One major problem often encountered when using administrative sources is that the units used in those sources do not correspond directly to the definition of the required statistical units. The process of converting from administrative units (legal units, tax units, claimants etc.) to statistical units (enterprises, people, households etc.) can be quite difficult conceptually, and often involves some form of modelling.
In business statistics, this process is known as profiling, and typically is a function of statistical business registers. Eurostat has published guidelines for this process in Chapter 19 of their Business Register Recommendations Manual, where they define profiling as “a method to analyse the legal, operational and accounting structure of an enterprise group at national and world level, in order to establish the statistical units within that group, their links, and the most efficient structures for the collection of statistical data.”
Figure 4.1 shows how the structure of a set of linked business units can look very different from the legal / administrative point of view, compared to the statistical point of view. Profiling, as defined above, can be seen as the process of creating the statistical structure and mapping it to the legal / administrative structure.
Figure 4.1 – Different views of a group of business units
Although profiling gives a better understanding of complex unit structures, it is expensive and time consuming, and needs trained staff. It is therefore totally impractical to attempt detailed clerical profiling for all business units in an economy, it is necessary to focus on those cases that give the most benefit. Profiling can be seen as a trade-off or compromise between three factors:
- Quantity of business structures profiled;
- Quality or depth of the profiling activity and;
- Available resources (determined both by cost and suitability of staff).
Box 4.1 gives four examples of business structures that were profiled separately in three different countries (Denmark, The Netherlands and the United Kingdom) as part of a study into the consistency of application of the statistical definition of the enterprise within the European Union. This shows clearly that profiling is to some extent an art, and there is not always a “right” answer, however this particular exercise resulted in considerable methodological work to harmonise the rules for profiling, which is partially documented in Chapter 19 of the Eurostat Business Register Recommendations Manual cited above.

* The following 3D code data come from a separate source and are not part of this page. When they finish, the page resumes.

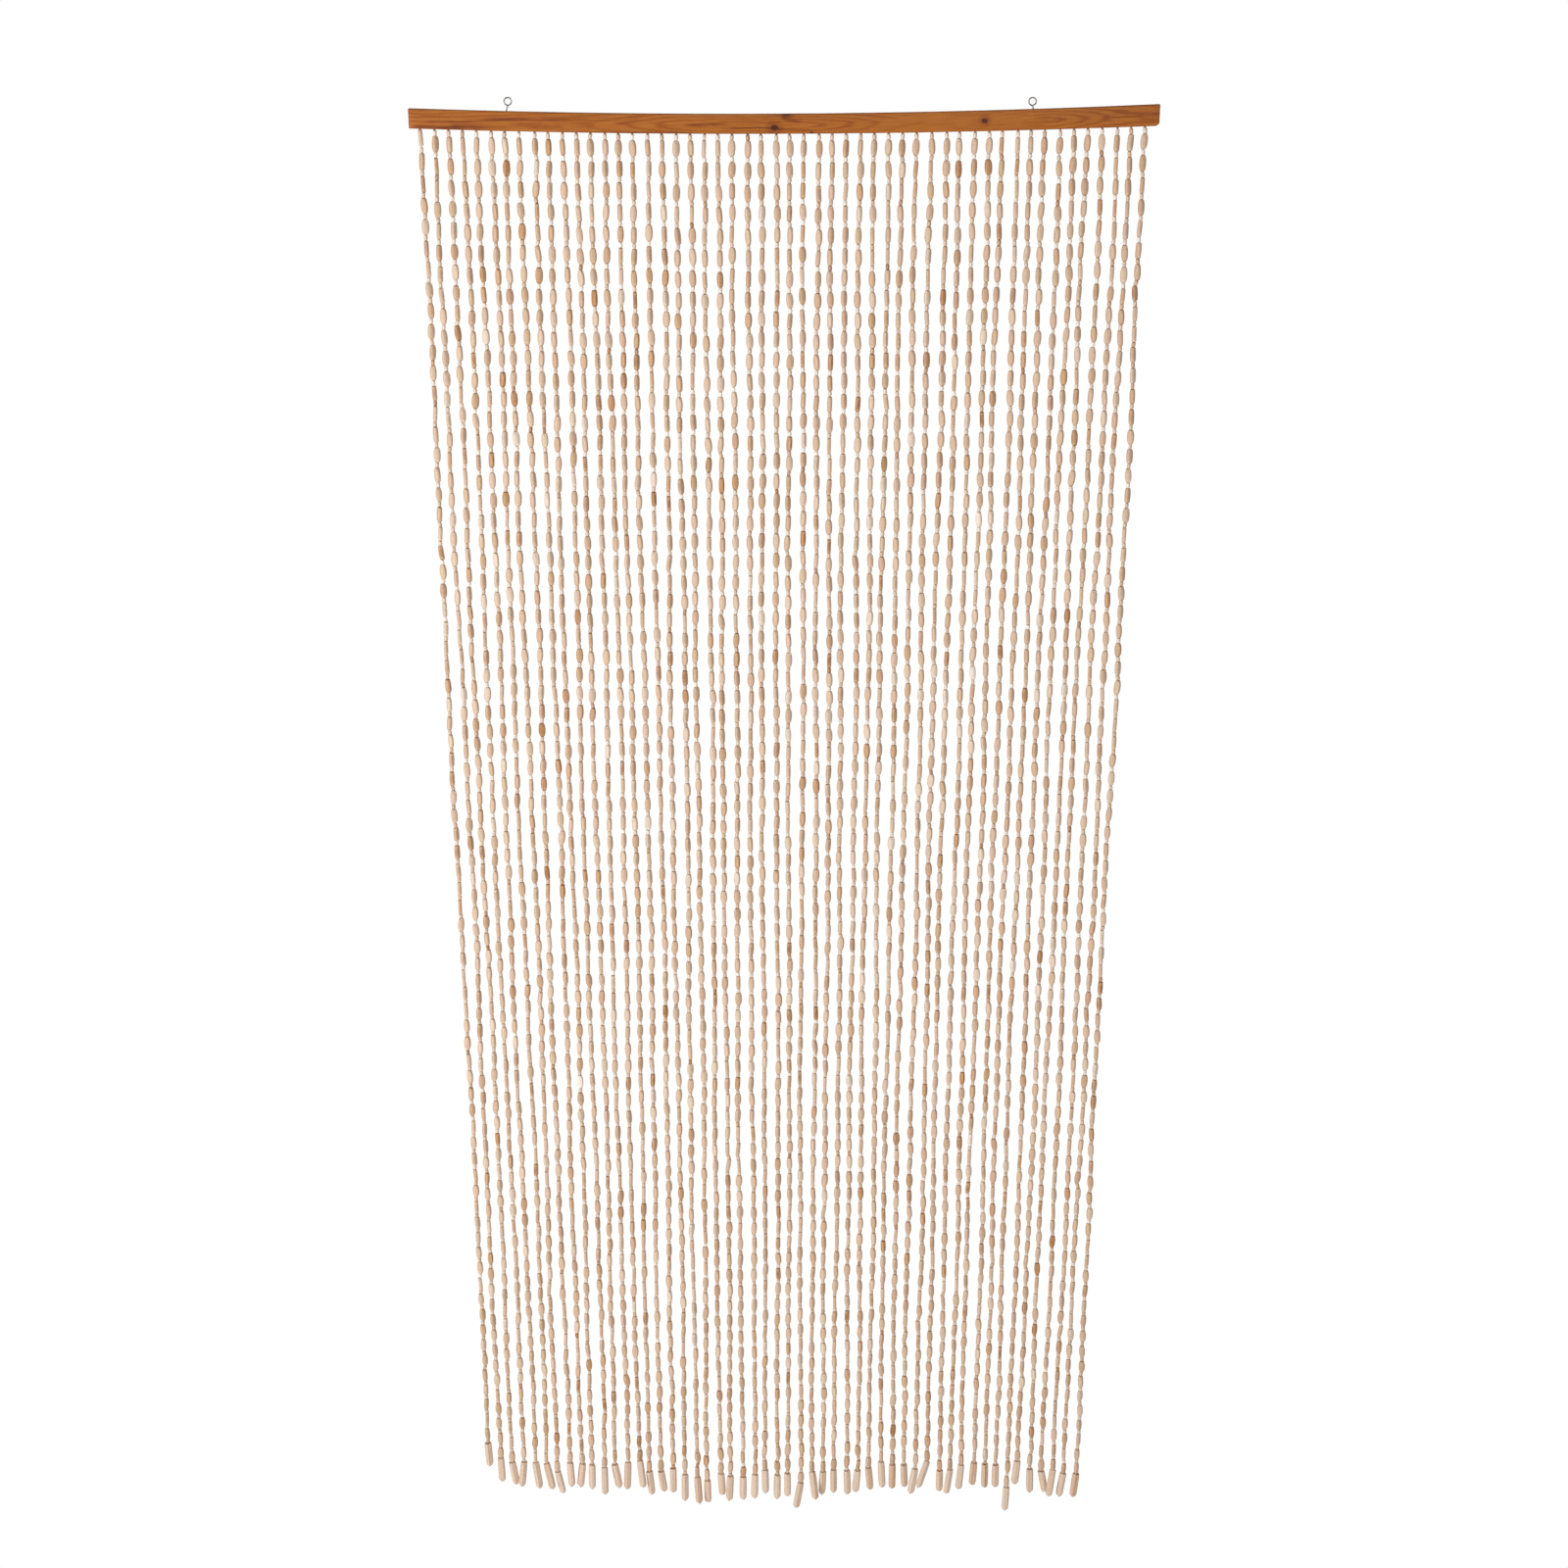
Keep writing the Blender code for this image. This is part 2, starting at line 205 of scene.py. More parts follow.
TOP_GAP = 1.2 * MM
WIDE_TOP_GAPS = {45: 1.8 * MM, 46: 1.9 * MM, 50: 1.8 * MM, 51: 1.6 * MM}
Gap = namedtuple("Gap", "strand after size")
THREAD_GAPS = (
    Gap(1, 1, 1.6 * MM),
    Gap(46, 1, 1.2 * MM),
    Gap(46, 2, 1.8 * MM),
    Gap(46, 4, 1.5 * MM),
)
Kink = namedtuple("Kink", "strand z aside")
KINKS = (
    Kink(8, -1766 * MM, -1.6 * MM),
    Kink(9, -940 * MM, 2.2 * MM),
    Kink(11, -1854 * MM, 1.8 * MM),
    Kink(13, -1802 * MM, 2.2 * MM),
    Kink(17, -1818 * MM, 1.6 * MM),
    Kink(22, -1435 * MM, 2.4 * MM),
    Kink(32, -564 * MM, -2.2 * MM),
)
STARTS_LONG = {1}
ENDS_ROUND = {1, 4, 10, 12, 13, 17, 18, 22, 26, 27, 32, 37, 38, 44, 45, 48}

# Drops: along counts from a drop's top, 0, to its foot, 1
DROP_WIDTH = 10.0 * MM
DROP_THICKNESS = 8.2 * MM
DROP_CHAMFER = 2.3 * MM
DROP_RINGS = (
    BeadRing(0.0, 0.84, 0.84),
    BeadRing(0.03, 0.95, 0.95),
    BeadRing(0.3, 1.0, 1.0),
    BeadRing(0.6, 1.01, 1.01),
    BeadRing(0.87, 1.0, 1.0),
    BeadRing(0.95, 0.88, 0.88),
    BeadRing(1.0, 0.55, 0.55),
)
DROP_UNEVENNESS = 0.22 * MM
DROP_TURN_DEG = 38
DROP_HOLE_RIM = 2.4 * MM
DROP_HOLE_DEPTH = 4 * MM
SLANTED_DROPS = {9: 0.55, 16: 0.7}

# Thread and knots
THREAD_RADIUS = 0.5 * MM
THREAD_SIDES = 4
THREAD_END_SIDES = 5
TOP_KNOT_RADIUS = 1.5 * MM
FOOT_KNOT_RADIUS = 1.45 * MM
BIG_FOOT_KNOT_RADIUS = 1.8 * MM
FOOT_KNOT_DROP = 0.7 * MM
TIE_CORD_RADIUS = 0.7 * MM
TIE_CORD_SIDES = 6
DARK_FOOT_KNOTS = {1, 8, 10, 12, 22, 25, 26, 31, 46, 48, 51}
PALE_FOOT_KNOTS = {2, 3, 23, 24, 33, 34, 40, 52}
THREAD_ENDS = {19: 2, 30: 1, 40: 1}
THREAD_END_LENGTH = 3.2 * MM

# Tones of bead wood, from 0, the darkest brown, to 1, the palest beige
LONG_TONE = 0.4
LONG_TONE_SPREAD = 0.15
LONG_TONE_LIMITS = (0.3, 0.95)
# Painted light: long beads are made paler half way down the curtain, where the light falls brightest
PAINTED_LIGHT_HALF_WAY = 0.56
ORANGE_LONG_CHANCE = 0.14
ORANGE_LONG_TONE = (0.12, 0.24)
ROUND_TONE = 0.76
ROUND_TONE_SPREAD = 0.2
ROUND_TONE_LIMITS = (0.2, 1.0)
DARKER_AT_HEM = 0.2
DARK_ROUND_CHANCE = 0.03
DARK_ROUND_TONE = 0.08
MOST_PINKNESS = 0.6
DROP_TONE = (0.66, 0.82)
DROP_STRIPE_STRENGTH = (0, 0.3)
DROP_PINKNESS = 0.45

# Tones of twine, from 0, dark brown, to 1, cream
# The top knots' dark tone is partly the twine's own and partly painted shadow of the rail
TOP_KNOT_AND_RAIL_SHADOW_TONE = (0.15, 0.5)
FOOT_KNOT_TONE = (0.4, 0.7)
DARK_KNOT_TONE = 0.3
PALE_KNOT_TONE = 0.95
THREAD_TONE = 0.45
THREAD_END_TONE = 0.4
TIE_CORD_TONE = 0.5

# How a drop's wood looks: stripe is where a darker stripe runs, from its left side, -1, to its right, 1
DropWood = namedtuple("DropWood", "strand tone stripe strength rim")
DROP_WOODS = (
    DropWood(4, 0.75, 0.7, 0.8, 0.2),
    DropWood(9, 0.65, -0.8, 0.9, 0.4),
    DropWood(12, 0.7, -0.8, 0.9, 0.3),
    DropWood(19, 0.55, 0.5, 0.5, 0.3),
    DropWood(28, 0.66, 0.6, 0.3, 0.9),
    DropWood(29, 0.7, 0.6, 0.4, 0.9),
    DropWood(34, 0.6, 0.2, 0.7, 0.4),
    DropWood(36, 0.5, 0.4, 0.8, 0.4),
    DropWood(43, 0.5, 0.1, 0.7, 0.3),
    DropWood(44, 0.55, -0.2, 0.7, 0.3),
    DropWood(52, 0.45, 0.5, 0.8, 0.4),
)

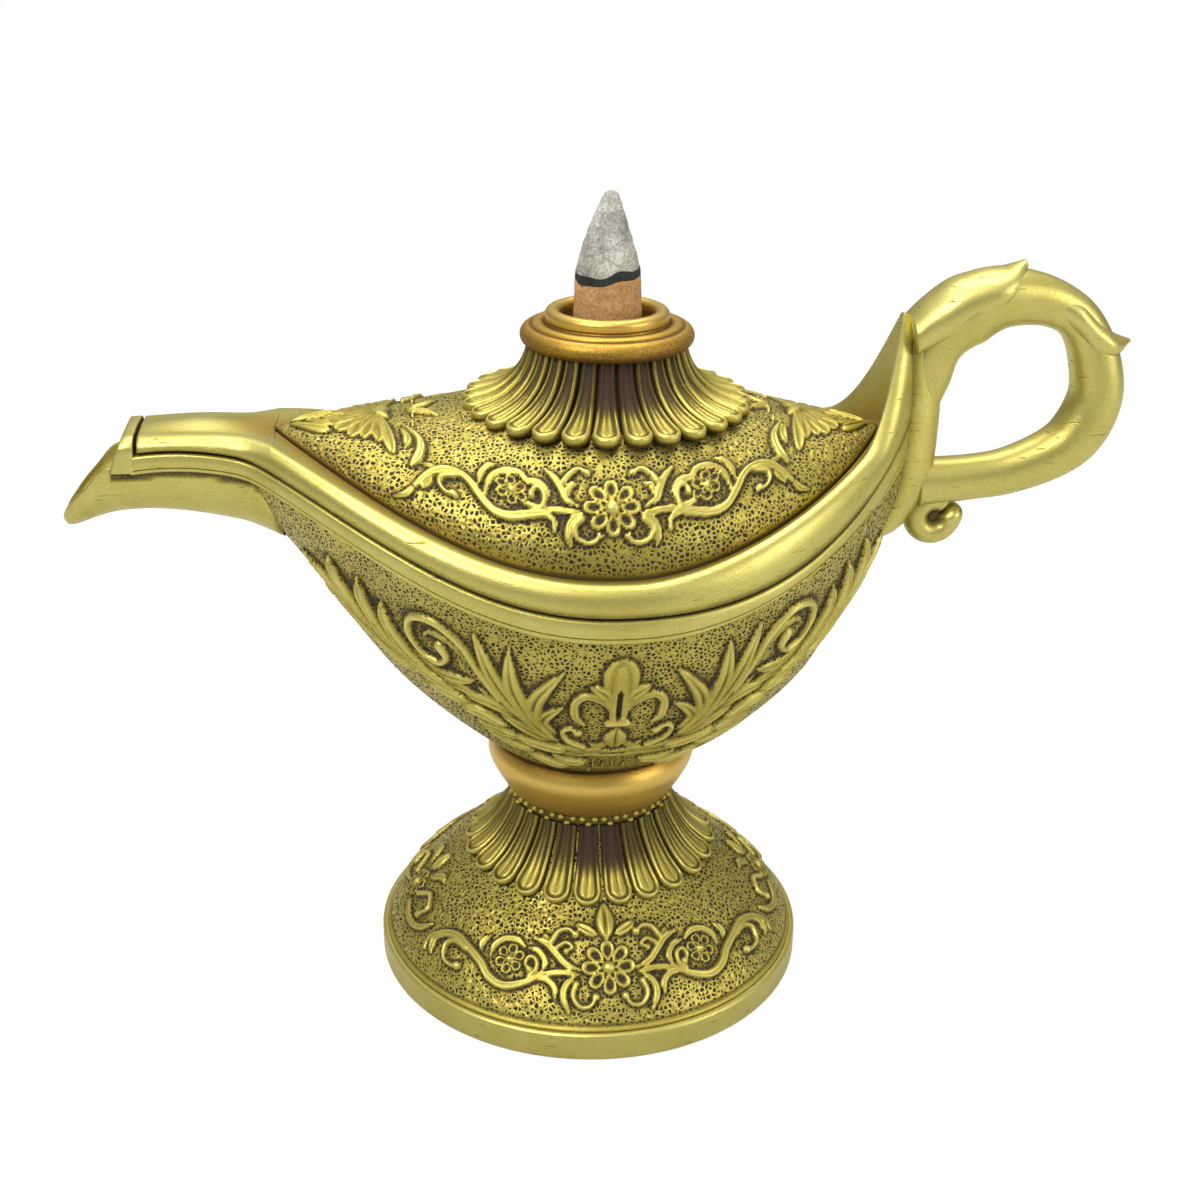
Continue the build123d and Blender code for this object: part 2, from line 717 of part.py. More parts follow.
def make_lid_collar():
    """Stepped and rolled collar that holds the socket."""
    root_z = lid_petal_root_z
    top_z = root_z + collar_height
    torus_z = root_z + collar_height * collar_torus_share / 2
    step_z = root_z + collar_height * collar_torus_share
    floor_z = top_z + lip_height - socket_depth
    lower = Polyline((collar_root_radius, root_z), (collar_root_radius, collar_base_z),
                     (smoke_hole_radius, collar_base_z), (smoke_hole_radius, floor_z),
                     (socket_radius, floor_z), (socket_radius, top_z), (lip_outer_radius, top_z),
                     (collar_step_radius, step_z))
    roll = ThreePointArc((collar_step_radius, step_z), (collar_torus_radius, torus_z),
                         (collar_step_radius, root_z))
    rest = Line((collar_step_radius, root_z), (collar_root_radius, root_z))
    return on_lid(revolve(Plane.XZ * make_face(lower + roll + rest), Axis.Z))


def make_socket_lip():
    """Bright rolled lip round the socket."""
    low = lid_petal_root_z + collar_height
    top = low + lip_height
    outline = [(socket_radius, low), (lip_outer_radius, low), (lip_outer_radius, top - lip_edge_round),
               (lip_outer_radius - lip_edge_round, top), (socket_radius + lip_edge_round, top),
               (socket_radius, top - lip_edge_round), (socket_radius, low)]
    return on_lid(ring_of_revolution(outline))


def socket_floor():
    """Height of the socket's floor."""
    return lid_petal_root_z + collar_height + lip_height - socket_depth


def make_seat_disc():
    """Steel disc with a smoke hole under the cone."""
    disc_blank = disc(socket_radius, socket_floor(), seat_disc_thickness)
    return on_lid(disc_blank - disc(seat_disc_hole_radius, 0, socket_floor() + cut_over))


def cone_layer(low_radius, high_radius, low_z, height):
    """One layer of the incense cone."""
    return Pos(0, 0, low_z + height / 2) * Cone(low_radius, high_radius, height)


def cone_base():
    """Height of the cone's base on the seat disc."""
    return socket_floor() + seat_disc_thickness + joint_gap


def make_cone_body():
    """Unburnt part of the cone, with its smoke bore."""
    body = cone_layer(cone_base_radius, cone_char_radius, cone_base(), cone_body_height)
    return on_lid(body - disc(cone_bore_radius, cone_base() - cut_over, cone_bore_depth + cut_over))


def make_cone_char():
    """Charred ring of the cone."""
    return on_lid(cone_layer(cone_char_radius, cone_ash_radius, cone_base() + cone_body_height,
                             cone_char_height))


def make_cone_ash():
    """Ash tip of the cone."""
    low = cone_base() + cone_body_height + cone_char_height
    round_z = low + cone_ash_height - cone_tip_radius
    side = Polyline((cone_tip_radius, round_z), (cone_ash_radius, low), (0, low),
                    (0, round_z + cone_tip_radius))
    tip = RadiusArc((0, round_z + cone_tip_radius), (cone_tip_radius, round_z), cone_tip_radius)
    return on_lid(revolve(Plane.XZ * make_face(side + tip), Axis.Z))


def make_tie_washer():
    """Washer under the head of the tie screw."""
    low = foot_top_z - foot_ceiling_drop - tie_washer_thickness
    hole = disc(tie_screw_radius + tie_hole_gap, low - cut_over, 2 * cut_over)
    return disc(tie_washer_radius, low, tie_washer_thickness) - hole


def make_tie_screw():
    """Screw that ties foot, neck and bowl together."""
    seat_z = foot_top_z - foot_ceiling_drop - tie_washer_thickness
    floor_z = foot_top_z + neck_height + wall
    head = disc(tie_head_radius, seat_z - tie_head_height, tie_head_height)
    slot = Box(2 * tie_head_radius, tie_slot_width, tie_slot_depth)
    head -= Pos(0, 0, seat_z - tie_head_height + tie_slot_depth / 2) * slot
    shank = disc(tie_screw_radius, seat_z, floor_z + tie_nut_height + tie_screw_overrun - seat_z)
    return head + shank


def make_tie_nut():
    """Nut on the floor of the bowl."""
    floor_z = foot_top_z + neck_height + wall
    outer = tie_nut_across_flats / 2 / cos(pi / 6)
    nut = Pos(0, 0, floor_z) * extrude(RegularPolygon(outer, 6), tie_nut_height)
    return nut - disc(tie_screw_radius, floor_z - cut_over, 2 * cut_over)


parts = {}


def keep(name, shape):
    """Keep a finished piece under its node's name."""
    shape.label = name
    parts[name] = shape
    return shape


def build():
    """Make every piece and write one file for each."""
    keep("base_felt", make_base_felt())
    keep("base_board", make_base_board())
    keep("foot_rim", make_foot_rim())
    keep("foot_dome", make_foot_dome())
    keep("foot_petals", make_foot_petals())
    keep("bead_ring", make_bead_ring())
    keep("neck_band", make_neck_band())
    keep("bowl_shell", make_bowl_shell())
    keep("girdle_band", make_girdle_band())
    keep("upper_rim", make_upper_rim())
    keep("spout_trough", make_spout_trough())
    plate = keep("handle_plate", make_handle_plate())
    tube = handle_tube()
    for form in (plate, *stern_forms()):
        tube -= form
    loop = keep("handle_loop", largest(tube))
    seats = (loop, plate, *stern_forms())
    keep("handle_top_leaf", leaf(top_leaf_upper_shares, top_leaf_lower_shares, seats))
    keep("handle_side_leaf", leaf(side_leaf_upper_shares, side_leaf_lower_shares, seats))
    keep("handle_scroll", make_handle_scroll(seats[1:3]))
    keep("tie_screw", make_tie_screw())
    keep("tie_washer", make_tie_washer())
    keep("tie_nut", make_tie_nut())
    keep("lid_dome", make_lid_dome())
    keep("lid_petals", make_lid_petals())
    keep("lid_collar", make_lid_collar())
    keep("socket_lip", make_socket_lip())
    keep("seat_disc", make_seat_disc())
    keep("cone_body", make_cone_body())
    keep("cone_char", make_cone_char())
    keep("cone_ash", make_cone_ash())
    os.makedirs("parts", exist_ok=True)
    for name, shape in parts.items():
        export_step(shape, "parts/" + name + ".step")
        print(name, round(shape.volume), shape.is_valid, len(shape.solids()))


build()
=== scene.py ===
"""Looks of the genie lamp: gold lacquer over a cast body, its floral relief, petals, handle and cone.

Lengths are in millimetres up to the point where a mesh is made. The frame stands on the origin with +Z up,
the spout points to -X and the handle to +X.
"""

import itertools
import json
import logging
import math
from dataclasses import dataclass, field
from enum import Enum

import bmesh
import bpy
import numpy as np
from mathutils import Matrix, Vector


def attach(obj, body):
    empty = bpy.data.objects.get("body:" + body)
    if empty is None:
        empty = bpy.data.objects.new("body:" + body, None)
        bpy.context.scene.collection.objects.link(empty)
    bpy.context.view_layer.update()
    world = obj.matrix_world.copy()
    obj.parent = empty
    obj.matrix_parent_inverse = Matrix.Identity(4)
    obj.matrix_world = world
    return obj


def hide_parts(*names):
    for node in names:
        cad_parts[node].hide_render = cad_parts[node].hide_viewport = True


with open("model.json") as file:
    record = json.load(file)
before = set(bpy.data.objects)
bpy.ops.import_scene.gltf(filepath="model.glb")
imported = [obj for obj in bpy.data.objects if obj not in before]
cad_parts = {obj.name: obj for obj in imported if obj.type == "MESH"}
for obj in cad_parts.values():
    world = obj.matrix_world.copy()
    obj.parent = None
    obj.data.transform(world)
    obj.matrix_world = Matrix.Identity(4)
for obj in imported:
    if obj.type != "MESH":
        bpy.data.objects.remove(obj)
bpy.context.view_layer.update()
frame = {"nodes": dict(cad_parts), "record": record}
MM = 0.001
LOG = logging.getLogger("lamp")
# Tone of a surface: smooth lacquer as it stands, and a dark painted shade on faces that lie in the dark
# inside or behind a piece.
SMOOTH = 0.62
HIDDEN = 0.03


def share_of(value: np.ndarray, start: float, span: float) -> np.ndarray:
    """How far a value has gone from start over span, held between 0 and 1."""
    return np.clip((np.asarray(value, float) - start) / span, 0.0, 1.0)


def eased(share: np.ndarray) -> np.ndarray:
    """A share that leaves 0 and reaches 1 gently."""
    share = np.clip(share, 0.0, 1.0)
    return share * share * (3 - 2 * share)


def between(value: np.ndarray, stations: np.ndarray, results: np.ndarray) -> np.ndarray:
    """Cubic values between stations.

    Args:
        value: where the values are wanted.
        stations: rising places of the known values.
        results: the known values.

    Returns:
        The values, as smooth as the slopes at the stations allow.
    """
    value = np.asarray(value, float)
    slope = np.gradient(results, stations)
    low = np.clip(np.searchsorted(stations, value) - 1, 0, len(stations) - 2)
    run = stations[low + 1] - stations[low]
    t = (value - stations[low]) / run
    return ((2 * t ** 3 - 3 * t ** 2 + 1) * results[low] + (t ** 3 - 2 * t ** 2 + t) * run * slope[low]
            + (3 * t ** 2 - 2 * t ** 3) * results[low + 1] + (t ** 3 - t ** 2) * run * slope[low + 1])


def run_along(line: np.ndarray) -> np.ndarray:
    """Distance along a line at each of its places."""
    return np.concatenate([[0], np.cumsum(np.linalg.norm(np.diff(line, axis=0), axis=1))])


def around(columns: int) -> np.ndarray:
    """Turns of places spaced evenly round an axis."""
    return np.arange(columns) * 2 * math.pi / columns


def places_of(x: np.ndarray, y: np.ndarray, z: np.ndarray) -> np.ndarray:
    """Places from coordinates that spread over one another."""
    return np.stack(np.broadcast_arrays(x, y, z), -1)


def capped(rows: np.ndarray) -> np.ndarray:
    """Rows of places, closed to a point before the first and after the last."""
    ends = [np.broadcast_to(row.mean(0), row.shape)[None] for row in (rows[0], rows[-1])]
    return np.vstack([ends[0], rows, ends[1]])


def smooth_line(points: tuple, steps: int = 7) -> np.ndarray:
    """Line that passes smoothly through given points.

    Args:
        points: the points, in two or three dimensions.
        steps: places worked out between one point and the next.

    Returns:
        The places along the line, ends included.
    """
    knots = np.asarray(points, float)
    if len(knots) < 3:
        return np.linspace(knots[0], knots[-1], steps + 1)
    knots = np.vstack([2 * knots[0] - knots[1], knots, 2 * knots[-1] - knots[-2]])
    t = np.linspace(0, 1, steps, endpoint=False)[:, None]
    runs = [0.5 * (2 * b + (c - a) * t + (2 * a - 5 * b + 4 * c - d) * t ** 2
                   + (3 * b - a - 3 * c + d) * t ** 3)
            for a, b, c, d in zip(knots, knots[1:], knots[2:], knots[3:])]
    return np.vstack(runs + [knots[-2:-1]])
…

Although clerical profiling is not practical for all units in a large population, some form of automated, rules-based profiling might be. Standard rules based on attributes or the nature of links between units can help to overcome differences between administrative and statistical units in many areas of statistics. For example, statistical households can be derived based on relationships between the individuals living in a building. This approach is used successfully within the register-based population census methodology applied in Nordic countries.
An alternative to profiling that may be feasible in some cases is to consider correcting for differences in the definitions of units by making statistical “adjustments”. A crude example of this approach could be where the statistical unit is persons and the administrative unit is jobs. Assuming that it is known from a survey that working people have, on average, 1.15 jobs, this adjustment factor can be used to estimate persons in employment from the number of jobs.
Box 4.1 – An Exercise in Profiling: How Many Enterprises?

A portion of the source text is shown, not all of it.